* MATERIAL TO PROCESS *
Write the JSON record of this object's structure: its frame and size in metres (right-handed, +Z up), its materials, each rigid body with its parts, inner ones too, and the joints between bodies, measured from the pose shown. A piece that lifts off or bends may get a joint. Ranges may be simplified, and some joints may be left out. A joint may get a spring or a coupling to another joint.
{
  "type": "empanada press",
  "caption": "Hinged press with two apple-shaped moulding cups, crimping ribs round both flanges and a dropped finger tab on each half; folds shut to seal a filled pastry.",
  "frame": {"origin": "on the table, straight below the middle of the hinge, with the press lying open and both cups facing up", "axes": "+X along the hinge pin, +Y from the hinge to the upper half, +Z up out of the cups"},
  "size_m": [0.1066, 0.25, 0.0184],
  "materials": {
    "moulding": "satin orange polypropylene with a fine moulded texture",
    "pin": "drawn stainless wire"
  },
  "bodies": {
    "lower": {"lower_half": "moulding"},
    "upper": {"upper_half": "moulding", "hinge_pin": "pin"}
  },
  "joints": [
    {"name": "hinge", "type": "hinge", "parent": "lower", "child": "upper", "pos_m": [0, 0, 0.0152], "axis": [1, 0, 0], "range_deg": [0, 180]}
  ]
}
* * *
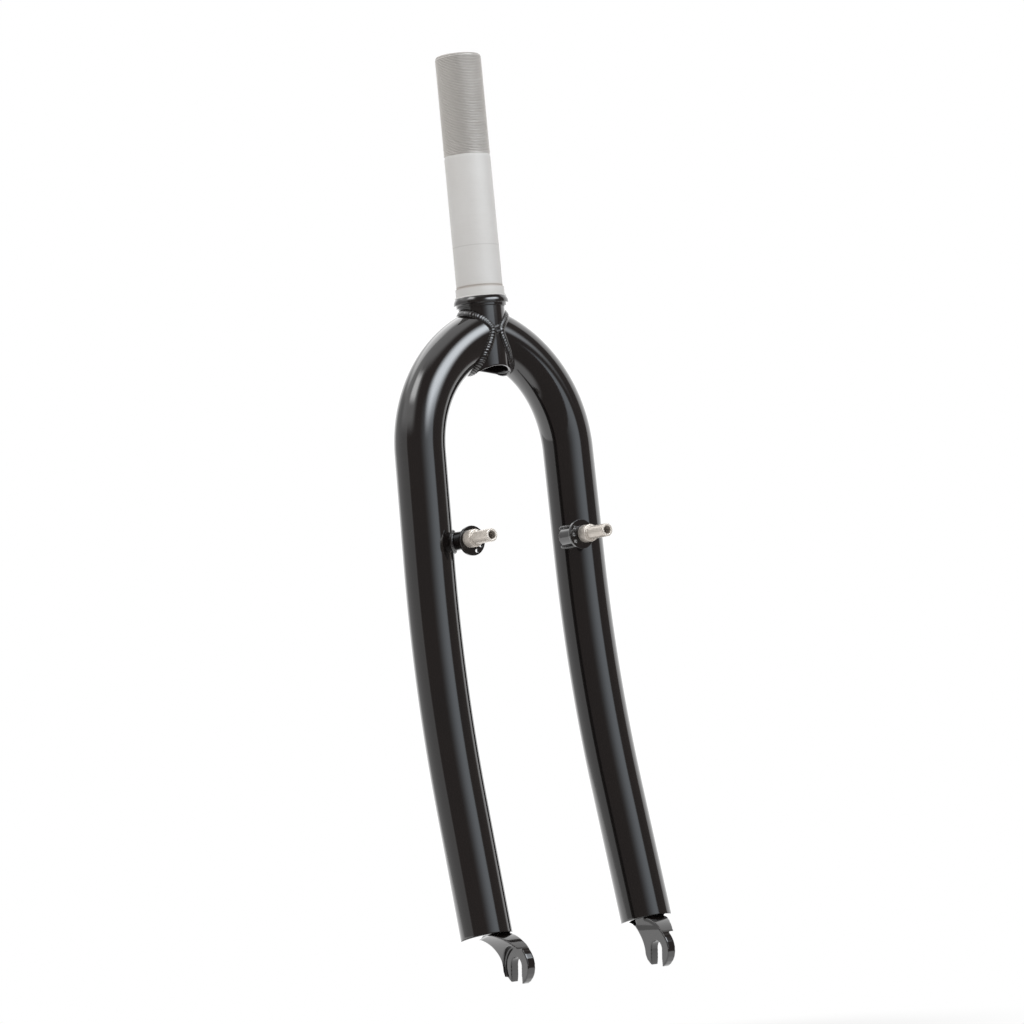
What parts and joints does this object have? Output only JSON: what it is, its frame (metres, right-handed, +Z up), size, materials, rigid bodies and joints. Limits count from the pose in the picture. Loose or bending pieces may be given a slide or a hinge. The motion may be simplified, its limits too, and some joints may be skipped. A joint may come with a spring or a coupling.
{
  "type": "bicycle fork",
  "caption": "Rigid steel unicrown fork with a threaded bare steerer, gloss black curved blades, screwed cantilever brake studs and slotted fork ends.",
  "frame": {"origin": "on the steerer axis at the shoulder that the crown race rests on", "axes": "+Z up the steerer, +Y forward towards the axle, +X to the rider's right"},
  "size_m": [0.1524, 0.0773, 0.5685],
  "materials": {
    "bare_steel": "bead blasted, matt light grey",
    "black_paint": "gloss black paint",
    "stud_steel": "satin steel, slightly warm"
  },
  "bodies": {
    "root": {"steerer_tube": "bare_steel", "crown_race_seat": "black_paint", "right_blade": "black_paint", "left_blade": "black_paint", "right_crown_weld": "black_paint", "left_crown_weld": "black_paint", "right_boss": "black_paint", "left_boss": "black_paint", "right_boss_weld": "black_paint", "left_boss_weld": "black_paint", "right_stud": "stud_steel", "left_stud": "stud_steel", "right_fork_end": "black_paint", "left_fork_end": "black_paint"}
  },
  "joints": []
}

* YOUR INSTRUCTIONS *
Read through the data and copy every line where "joints" shows up.

* REPLY TO THE TASK *
Write the JSON record of this object's structure: its frame and size in metres (right-handed, +Z up), its materials, each rigid body with its parts, inner ones too, and the joints between bodies, measured from the pose shown. A piece that lifts off or bends may get a joint. Ranges may be simplified, and some joints may be left out. A joint may get a spring or a coupling to another joint.
  "joints": [
What parts and joints does this object have? Output only JSON: what it is, its frame (metres, right-handed, +Z up), size, materials, rigid bodies and joints. Limits count from the pose in the picture. Loose or bending pieces may be given a slide or a hinge. The motion may be simplified, its limits too, and some joints may be skipped. A joint may come with a spring or a coupling.
  "joints": []